Description
The formation of dense electron-positron pair plasmas via electromagnetic avalanche-type cascades is among the most exotic phenomena that could be observed on multi-petawatt laser systems. These cascades, characterized by exponential particle growth, require a finely tuned configuration of the electromagnetic fields where particles can be continuously accelerated and participate in nonlinear Compton scattering and Breit-Wheeler pair production.
In this talk, we will focus on the modeling of the avalanche growth rate and, in particular, the identification of the minimal physical conditions required to enter the avalanche regime.
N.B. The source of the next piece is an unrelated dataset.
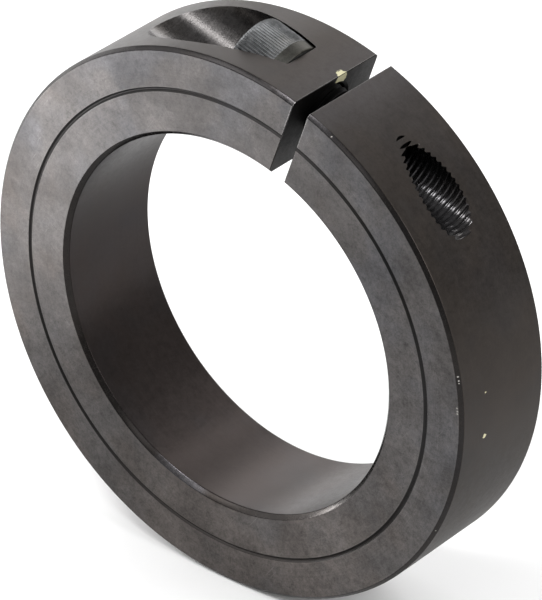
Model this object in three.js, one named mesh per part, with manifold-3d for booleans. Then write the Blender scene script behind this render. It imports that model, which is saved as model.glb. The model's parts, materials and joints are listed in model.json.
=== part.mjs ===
// A one-piece clamp-on shaft collar and its clamp screw, in millimetres.
//
// The collar stands on its edge. The origin is on the bore's axis, midway between the two faces.
// +Y runs along the bore, from the grooved front face to the plain back face, and +Z is up.
// Directions across the bore are given as angles from +Z towards +X.

import * as THREE from "three";
import { mergeVertices } from "three/addons/utils/BufferGeometryUtils.js";
import Module from "manifold-3d";

const INCH = 25.4;

// The ring.
const BORE_DIAMETER = 2.75 * INCH;
const OUTER_DIAMETER = 4 * INCH;
const WIDTH = 0.875 * INCH;
const BORE_CHAMFER = INCH / 32;
const OUTER_CHAMFER = INCH / 40;
const GROOVE_RADIUS = 43.25;
const GROOVE_WIDTH = 0.9;
const GROOVE_DEPTH = 0.35;

// The slit, which is radial and passes through one side of the ring.
const SLIT_WIDTH = INCH / 8;
const SLIT_ANGLE = THREE.MathUtils.degToRad(19.2);

// The screw's axis runs from the head's side of the slit (-X) to the tapped side (+X). It is square to
// the direction SCREW_ANGLE, at SCREW_HEIGHT from the bore's axis. Places along it are measured from
// the foot of that height, positive towards the tapped side.
const SCREW_ANGLE = THREE.MathUtils.degToRad(17);
const SCREW_HEIGHT = 43.8;
const COUNTERBORE_DIAMETER = (19 / 32) * INCH;
const COUNTERBORE_FLOOR = -7;
const CLEARANCE_DIAMETER = (13 / 32) * INCH;

// The clamp screw: a 3/8-24 socket head cap screw. Both threads are plain cylinders here: the screw's
// at the foot of its thread, the hole's halfway up its thread.
const SHANK_DIAMETER = 8.26;
const TAPPED_DIAMETER = 8.9;
const SCREW_LENGTH = 0.875 * INCH;
const TIP_CHAMFER = 0.8;
const HEAD_DIAMETER = (9 / 16) * INCH;
const HEAD_HEIGHT = (3 / 8) * INCH;
const HEAD_CHAMFER = 0.8;
const SOCKET_FLATS = (5 / 16) * INCH;
const SOCKET_DEPTH = 5.2;
const SEAT_GAP = 0.3; // between the head and the counterbore's floor

// Facets round each circle.
const RING_SEGMENTS = 144;
const HOLE_SEGMENTS = 72;
const SCREW_SEGMENTS = 48;

const OVERCUT = 10; // how far a cutter runs past the metal it leaves

const wasm = await Module();
wasm.setup();

// A closed geometry as a solid, for cutting.
function solidFrom(geometry) {
  const bare = geometry.clone();
  bare.deleteAttribute("normal");
  bare.deleteAttribute("uv");
  const merged = mergeVertices(bare);
  return new wasm.Manifold(
    new wasm.Mesh({
      numProp: 3,
      vertProperties: merged.attributes.position.array,
      triVerts: new Uint32Array(merged.index.array),
    }),
  );
}

// A solid as a geometry, for a mesh.
function geometryFrom(solid) {
  const { vertProperties, triVerts } = solid.getMesh();
  const geometry = new THREE.BufferGeometry();
  geometry.setAttribute("position", new THREE.BufferAttribute(vertProperties, 3));
  geometry.setIndex(new THREE.BufferAttribute(triVerts, 1));
  geometry.computeVertexNormals();
  return geometry;
}

// The ring's section, as radius and place along the bore, turned about the bore's axis.
function ringBlank() {
  const bore = BORE_DIAMETER / 2;
  const outer = OUTER_DIAMETER / 2;
  const back = WIDTH / 2;
  const front = -back;
  const section = [
    [bore + BORE_CHAMFER, front],
    [GROOVE_RADIUS - GROOVE_WIDTH / 2, front],
    [GROOVE_RADIUS, front + GROOVE_DEPTH],
    [GROOVE_RADIUS + GROOVE_WIDTH / 2, front],
    [outer - OUTER_CHAMFER, front],
    [outer, front + OUTER_CHAMFER],
    [outer, back - OUTER_CHAMFER],
    [outer - OUTER_CHAMFER, back],
    [bore + BORE_CHAMFER, back],
    [bore, back - BORE_CHAMFER],
    [bore, front + BORE_CHAMFER],
    [bore + BORE_CHAMFER, front],
  ].map(([radius, along]) => new THREE.Vector2(radius, along));
  return new THREE.LatheGeometry(section, RING_SEGMENTS);
}

// A slab from the bore's axis out through one side of the ring.
function slitCutter() {
  const reach = OUTER_DIAMETER / 2 + OVERCUT;
  const slab = new THREE.BoxGeometry(SLIT_WIDTH, WIDTH + OVERCUT, reach);
  return slab.translate(0, 0, reach / 2).rotateY(SLIT_ANGLE);
}

// A round cutter on the screw's axis, between two places along it.
function holeCutter(diameter, from, to) {
  const radius = diameter / 2;
  const drill = new THREE.CylinderGeometry(radius, radius, to - from, HOLE_SEGMENTS);
  drill.rotateZ(-Math.PI / 2);
  drill.translate((from + to) / 2, 0, SCREW_HEIGHT);
  return drill.rotateY(SCREW_ANGLE);
}

// The split ring, with the screw's three holes.
function collarBody() {
  const slitMiddle = SCREW_HEIGHT * Math.tan(SLIT_ANGLE - SCREW_ANGLE);
  const outside = OUTER_DIAMETER / 2 + OVERCUT;
  const cutters = [
    slitCutter(),
    holeCutter(COUNTERBORE_DIAMETER, -outside, COUNTERBORE_FLOOR),
    holeCutter(CLEARANCE_DIAMETER, COUNTERBORE_FLOOR - SEAT_GAP, slitMiddle),
    holeCutter(TAPPED_DIAMETER, slitMiddle, outside),
  ];
  const blackOxide = new THREE.MeshStandardMaterial({
    color: 0x565352,
    roughness: 0.5,
    metalness: 0.85,
    flatShading: true,
  });
  const cut = (solid, cutter) => solid.subtract(solidFrom(cutter));
  const mesh = new THREE.Mesh(
    geometryFrom(cutters.reduce(cut, solidFrom(ringBlank()))),
    blackOxide,
  );
  mesh.name = "collar_body";
  return mesh;
}

// The screw's outline from the head's top to the tip, turned about its axis. Its origin is under the
// head, and the tip points along +Y.
function screwBlank() {
  const head = HEAD_DIAMETER / 2;
  const shank = SHANK_DIAMETER / 2;
  const outline = [
    [0, -HEAD_HEIGHT],
    [head - HEAD_CHAMFER, -HEAD_HEIGHT],
    [head, HEAD_CHAMFER - HEAD_HEIGHT],
    [head, 0],
    [shank, 0],
    [shank, SCREW_LENGTH - TIP_CHAMFER],
    [shank - TIP_CHAMFER, SCREW_LENGTH],
    [0, SCREW_LENGTH],
  ].map(([radius, along]) => new THREE.Vector2(radius, along));
  return new THREE.LatheGeometry(outline, SCREW_SEGMENTS);
}

// A hexagonal cutter for the key's socket, open at the head's top.
function socketCutter() {
  const corner = SOCKET_FLATS / 2 / Math.cos(Math.PI / 6);
  const length = SOCKET_DEPTH + OVERCUT;
  const hexagon = new THREE.CylinderGeometry(corner, corner, length, 6);
  return hexagon.translate(0, SOCKET_DEPTH - HEAD_HEIGHT - length / 2, 0);
}

// The screw, lying along +X.
function clampScrew() {
  const blackOxide = new THREE.MeshStandardMaterial({
    color: 0x6b7072,
    roughness: 0.4,
    metalness: 0.9,
    flatShading: true,
  });
  const solid = solidFrom(screwBlank()).subtract(solidFrom(socketCutter()));
  const mesh = new THREE.Mesh(geometryFrom(solid).rotateZ(-Math.PI / 2), blackOxide);
  mesh.name = "clamp_screw";
  return mesh;
}

const screwLine = new THREE.Group();
screwLine.rotation.y = SCREW_ANGLE;
const screw = clampScrew();
screw.position.set(COUNTERBORE_FLOOR - SEAT_GAP, 0, SCREW_HEIGHT);
screwLine.add(screw);

const shaftCollar = new THREE.Group();
shaftCollar.add(collarBody(), screwLine);

export default shaftCollar;
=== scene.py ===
import json
import math

import bmesh
import bpy
from mathutils import Matrix, Vector


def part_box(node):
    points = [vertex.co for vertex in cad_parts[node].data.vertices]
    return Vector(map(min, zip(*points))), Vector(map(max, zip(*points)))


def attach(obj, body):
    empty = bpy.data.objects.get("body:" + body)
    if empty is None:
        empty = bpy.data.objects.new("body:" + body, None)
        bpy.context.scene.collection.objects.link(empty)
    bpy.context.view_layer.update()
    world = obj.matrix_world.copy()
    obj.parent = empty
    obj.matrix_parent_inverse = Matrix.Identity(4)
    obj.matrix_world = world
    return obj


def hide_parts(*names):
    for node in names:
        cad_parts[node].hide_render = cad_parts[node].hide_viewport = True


# The looks of a one-piece clamp-on shaft collar in black-oxide steel: a split ring and its clamp
# screw. Lengths are in millimetres, except on the stage, and become metres when a mesh or a pattern
# is made. Angles across the bore run from +Z towards +X, as in the CAD model.

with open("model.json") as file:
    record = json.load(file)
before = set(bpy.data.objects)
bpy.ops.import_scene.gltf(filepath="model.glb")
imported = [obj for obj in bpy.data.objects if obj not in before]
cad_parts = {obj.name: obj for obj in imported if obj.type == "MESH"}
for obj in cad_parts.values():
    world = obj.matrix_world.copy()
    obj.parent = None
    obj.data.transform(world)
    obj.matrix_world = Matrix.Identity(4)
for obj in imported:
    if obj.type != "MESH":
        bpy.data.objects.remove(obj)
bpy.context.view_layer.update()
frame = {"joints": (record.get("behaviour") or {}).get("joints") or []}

MM = 0.001
INCH = 25.4
FULL_TURN = 2 * math.pi

# The ring.
BORE = 2.75 * INCH / 2
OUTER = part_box("collar_body")[1].x / MM
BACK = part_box("collar_body")[1].y / MM
FRONT = -BACK
BORE_CHAMFER = INCH / 32
OUTER_CHAMFER = INCH / 40
CORNER = 0.12  # how far its corners are rounded
RING_COLUMNS = 480

# The groove in its front face.
GROOVE_RADIUS = 43.25
GROOVE_HALF = 0.4
GROOVE_BOTTOM_HALF = 0.1
GROOVE_DEPTH = 0.35
GROOVE_CORNER = 0.05

# The slit.
SLIT_ANGLE = math.radians(19.2)
SLIT_HALF = INCH / 16
SLIT_BREAK = 0.12  # the break along its edges

# Radii round the screw's line, and places along it, which are positive towards the tapped side.
COUNTERBORE = 19 / 32 * INCH / 2
COUNTERBORE_FLOOR = -7.0
CLEARANCE = 13 / 32 * INCH / 2
SLIT_MIDDLE = 1.68
SEAT_GAP = 0.3
UNDER_HEAD = COUNTERBORE_FLOOR - SEAT_GAP
HEAD_TOP = UNDER_HEAD - 3 / 8 * INCH
SCREW_TIP = UNDER_HEAD + 7 / 8 * INCH

# The 3/8-24 thread. Where the screw lies, the hole is a plain bore that its crests clear.
PITCH = INCH / 24
THREAD_FORM = ((0, 0), (0.25, 0), (0.5625, 1), (0.6875, 1))  # share of the pitch, share of the depth
SCREW_ROOT = 4.13
SCREW_CREST = 4.72
PLAIN_BORE = 4.85
PLAIN_BORE_END = SCREW_TIP + 0.2
HOLE_CREST = 4.17
HOLE_ROOT = 4.56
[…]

Building on our recent theoretical work [1], we present a general analytical model that captures both local cascade dynamics and the effect of particle migration out of the strong-field region. This model predicts a clear intensity threshold for avalanche onset in realistic 3D laser field configurations, contrasting the idealized uniform-field scenarios often considered. We will show how this threshold emerges in the low-field limit as a result of particle leakage from the prolific growth region, and discuss its implications for experiments aiming to generate pair plasmas at upcoming multi-petawatt laser facilities.
We will then connect these findings to our most recent work [2], in which we analyze the avalanche precursor phase expected at facilities such as NSF OPAL. Using 3D PIC simulations, we assess the feasibility of detecting early-stage avalanche dynamics in two-beam configurations with imperfect focusing and realistic seeding strategies. This offers a compelling path toward experimental validation of avalanche models and the controlled generation of relativistic pair plasmas.
References
[1] Mercuri-Baron et al., Phys. Rev. X 15, 011062 (2025)
[2] Mironov et al., arXiv:2506.02832 (2025)